Payment of Purchase Price for the Mortgage Loans. In consideration of the sale of the Mortgage Loans from the Seller to the Purchaser on the Closing Date, the Purchaser agrees to pay to the Seller on the Closing Date (the "Purchase Price") by transfer of (i) immediately available funds in an amount equal to $25,055,895.92 and (ii) a 3.85% percentage interest in the Class C Certificates, the Class P Certificates and the Class R Certificates (collectively the "Option One Certificates") which Option One Certificates shall be registered in the name of Option One Mortgage Securities Corp.

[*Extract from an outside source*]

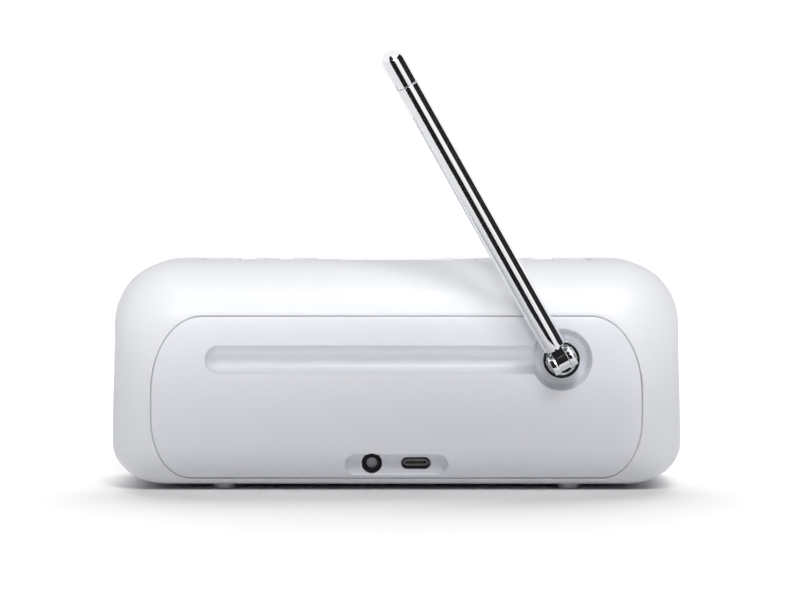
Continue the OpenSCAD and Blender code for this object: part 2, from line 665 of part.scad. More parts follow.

The Originator shall pay, and be billed directly for, all expenses incurred by the Purchaser in connection with the issuance of the Certificates, including, without limitation, printing fees incurred in connection with the prospectus relating to the Certificates, blue sky registration fees and expenses, fees and expenses of Purchaser's counsel, fees of the Rating Agencies requested to rate the Certificates, accountant's fees and expenses and the fees and expenses of the Trustee and other out-of-pocket costs, if any.